Where the data below has the string "scene", return the whole line.

Records shown –
-- start --
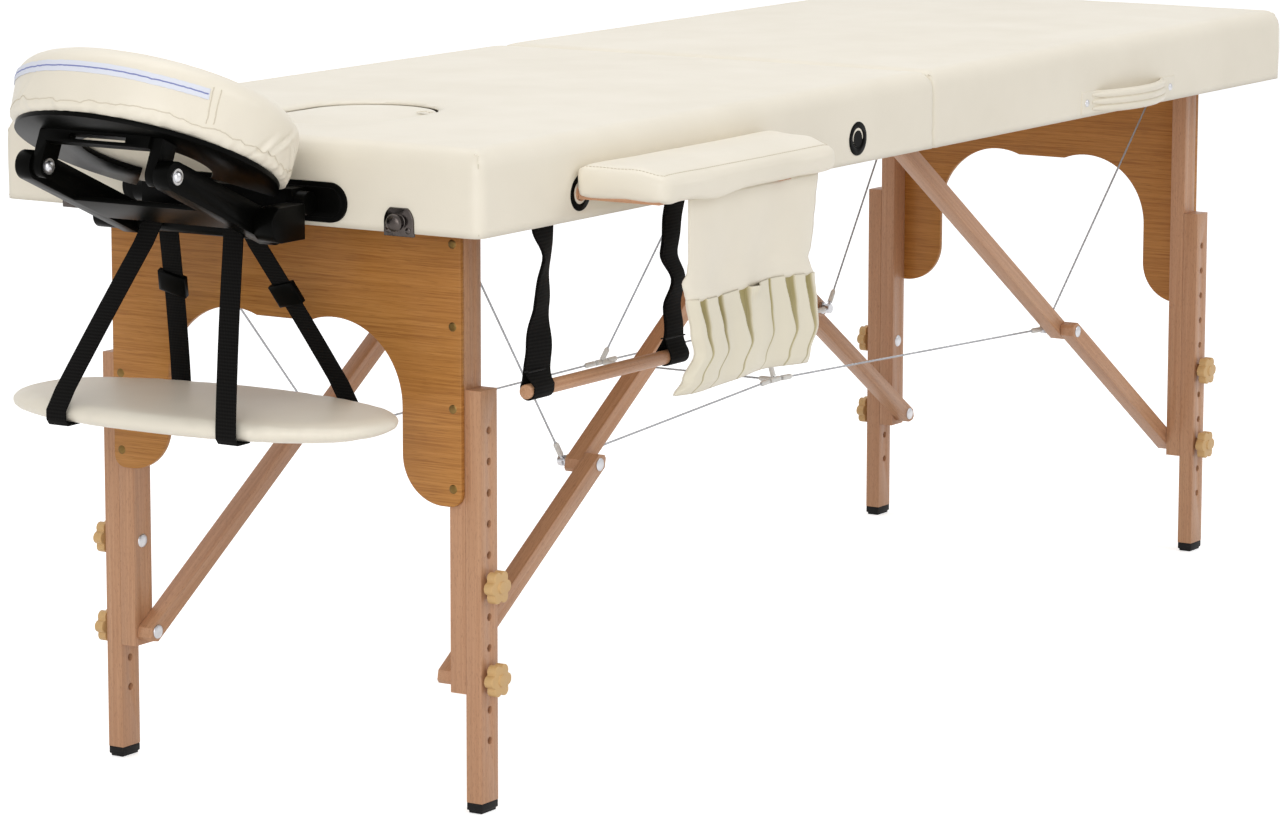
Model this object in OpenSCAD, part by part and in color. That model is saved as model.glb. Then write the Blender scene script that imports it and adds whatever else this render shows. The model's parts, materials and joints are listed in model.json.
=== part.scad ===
-- end --
-- start --
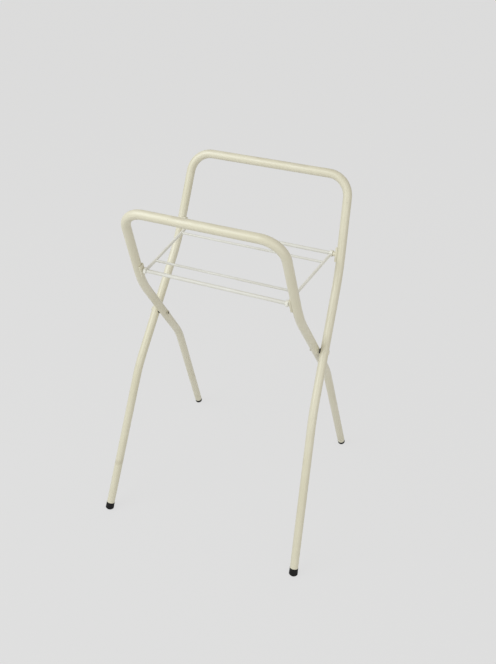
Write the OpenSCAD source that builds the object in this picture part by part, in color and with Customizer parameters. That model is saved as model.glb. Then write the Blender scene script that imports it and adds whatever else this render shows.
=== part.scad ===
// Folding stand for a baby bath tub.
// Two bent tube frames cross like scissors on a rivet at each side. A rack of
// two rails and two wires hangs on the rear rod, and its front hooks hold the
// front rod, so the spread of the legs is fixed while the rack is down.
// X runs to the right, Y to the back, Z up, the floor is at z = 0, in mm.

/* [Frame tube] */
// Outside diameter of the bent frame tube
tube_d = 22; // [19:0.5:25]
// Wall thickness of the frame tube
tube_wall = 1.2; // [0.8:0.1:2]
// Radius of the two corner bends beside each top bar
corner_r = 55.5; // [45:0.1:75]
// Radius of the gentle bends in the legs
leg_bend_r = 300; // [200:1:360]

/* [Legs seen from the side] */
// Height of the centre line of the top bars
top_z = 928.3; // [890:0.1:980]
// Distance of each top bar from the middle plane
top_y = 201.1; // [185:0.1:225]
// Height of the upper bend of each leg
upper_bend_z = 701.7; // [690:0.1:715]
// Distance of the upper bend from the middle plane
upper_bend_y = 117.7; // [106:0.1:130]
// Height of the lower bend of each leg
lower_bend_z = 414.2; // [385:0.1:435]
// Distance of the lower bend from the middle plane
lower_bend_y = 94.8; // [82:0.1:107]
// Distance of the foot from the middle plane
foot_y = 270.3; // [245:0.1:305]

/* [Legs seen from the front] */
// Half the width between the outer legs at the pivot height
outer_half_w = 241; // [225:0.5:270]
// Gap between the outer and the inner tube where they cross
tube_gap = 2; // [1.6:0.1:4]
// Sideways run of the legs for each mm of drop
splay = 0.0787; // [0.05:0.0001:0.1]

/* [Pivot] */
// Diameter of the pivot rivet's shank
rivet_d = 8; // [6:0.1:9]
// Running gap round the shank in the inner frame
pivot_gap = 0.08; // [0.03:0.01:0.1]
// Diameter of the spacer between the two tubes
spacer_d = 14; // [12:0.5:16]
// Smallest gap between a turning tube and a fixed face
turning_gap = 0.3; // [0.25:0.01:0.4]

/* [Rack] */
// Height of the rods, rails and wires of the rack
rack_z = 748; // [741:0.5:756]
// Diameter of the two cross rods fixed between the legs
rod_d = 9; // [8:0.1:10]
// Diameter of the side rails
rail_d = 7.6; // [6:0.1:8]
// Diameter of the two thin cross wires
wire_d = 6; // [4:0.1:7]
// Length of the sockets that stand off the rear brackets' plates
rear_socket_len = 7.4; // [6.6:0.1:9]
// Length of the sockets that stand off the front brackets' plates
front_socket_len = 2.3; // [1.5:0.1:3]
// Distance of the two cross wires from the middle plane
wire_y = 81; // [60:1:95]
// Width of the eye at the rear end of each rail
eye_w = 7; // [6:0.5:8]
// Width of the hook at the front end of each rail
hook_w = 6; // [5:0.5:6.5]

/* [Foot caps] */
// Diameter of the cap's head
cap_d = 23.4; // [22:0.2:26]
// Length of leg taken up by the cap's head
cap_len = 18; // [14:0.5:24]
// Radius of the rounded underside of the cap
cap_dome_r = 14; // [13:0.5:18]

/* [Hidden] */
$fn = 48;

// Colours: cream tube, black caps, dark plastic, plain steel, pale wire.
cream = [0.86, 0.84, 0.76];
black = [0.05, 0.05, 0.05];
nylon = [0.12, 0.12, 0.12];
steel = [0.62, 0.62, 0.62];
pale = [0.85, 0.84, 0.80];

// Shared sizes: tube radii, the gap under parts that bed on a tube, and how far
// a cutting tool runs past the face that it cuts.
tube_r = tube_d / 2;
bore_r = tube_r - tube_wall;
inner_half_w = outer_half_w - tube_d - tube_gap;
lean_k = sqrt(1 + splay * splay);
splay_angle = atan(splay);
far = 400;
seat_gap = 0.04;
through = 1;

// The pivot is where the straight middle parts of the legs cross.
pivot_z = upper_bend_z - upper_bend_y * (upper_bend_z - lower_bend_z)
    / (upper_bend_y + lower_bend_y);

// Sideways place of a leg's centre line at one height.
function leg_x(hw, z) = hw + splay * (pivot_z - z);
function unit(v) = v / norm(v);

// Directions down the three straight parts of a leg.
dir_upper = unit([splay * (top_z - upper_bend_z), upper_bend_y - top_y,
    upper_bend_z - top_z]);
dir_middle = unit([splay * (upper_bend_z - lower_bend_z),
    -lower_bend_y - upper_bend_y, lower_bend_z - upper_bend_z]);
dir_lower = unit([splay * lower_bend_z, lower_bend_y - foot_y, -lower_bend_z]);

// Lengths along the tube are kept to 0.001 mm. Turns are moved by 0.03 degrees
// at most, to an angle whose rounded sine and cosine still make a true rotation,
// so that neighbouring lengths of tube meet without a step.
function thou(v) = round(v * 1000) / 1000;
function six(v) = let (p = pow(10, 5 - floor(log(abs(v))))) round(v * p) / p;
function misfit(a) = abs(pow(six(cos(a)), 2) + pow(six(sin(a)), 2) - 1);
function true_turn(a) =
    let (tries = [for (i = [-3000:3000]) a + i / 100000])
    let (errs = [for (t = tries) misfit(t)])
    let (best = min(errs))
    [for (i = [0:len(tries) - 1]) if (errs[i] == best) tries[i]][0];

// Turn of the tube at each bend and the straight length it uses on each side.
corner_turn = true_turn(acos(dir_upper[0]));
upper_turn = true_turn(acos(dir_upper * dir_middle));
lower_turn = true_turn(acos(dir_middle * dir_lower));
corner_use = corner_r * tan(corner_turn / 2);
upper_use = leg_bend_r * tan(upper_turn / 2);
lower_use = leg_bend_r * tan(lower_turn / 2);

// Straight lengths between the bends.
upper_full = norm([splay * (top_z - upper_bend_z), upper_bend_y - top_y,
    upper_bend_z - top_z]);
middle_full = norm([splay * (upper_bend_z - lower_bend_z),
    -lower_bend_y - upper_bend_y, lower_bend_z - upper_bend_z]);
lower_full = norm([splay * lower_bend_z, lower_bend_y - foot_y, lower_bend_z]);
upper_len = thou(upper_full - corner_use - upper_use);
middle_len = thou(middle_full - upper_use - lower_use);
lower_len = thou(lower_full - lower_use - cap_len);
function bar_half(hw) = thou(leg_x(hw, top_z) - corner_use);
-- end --
The response –
Model this object in OpenSCAD, part by part and in color. That model is saved as model.glb. Then write the Blender scene script that imports it and adds whatever else this render shows. The model's parts, materials and joints are listed in model.json.
Write the OpenSCAD source that builds the object in this picture part by part, in color and with Customizer parameters. That model is saved as model.glb. Then write the Blender scene script that imports it and adds whatever else this render shows.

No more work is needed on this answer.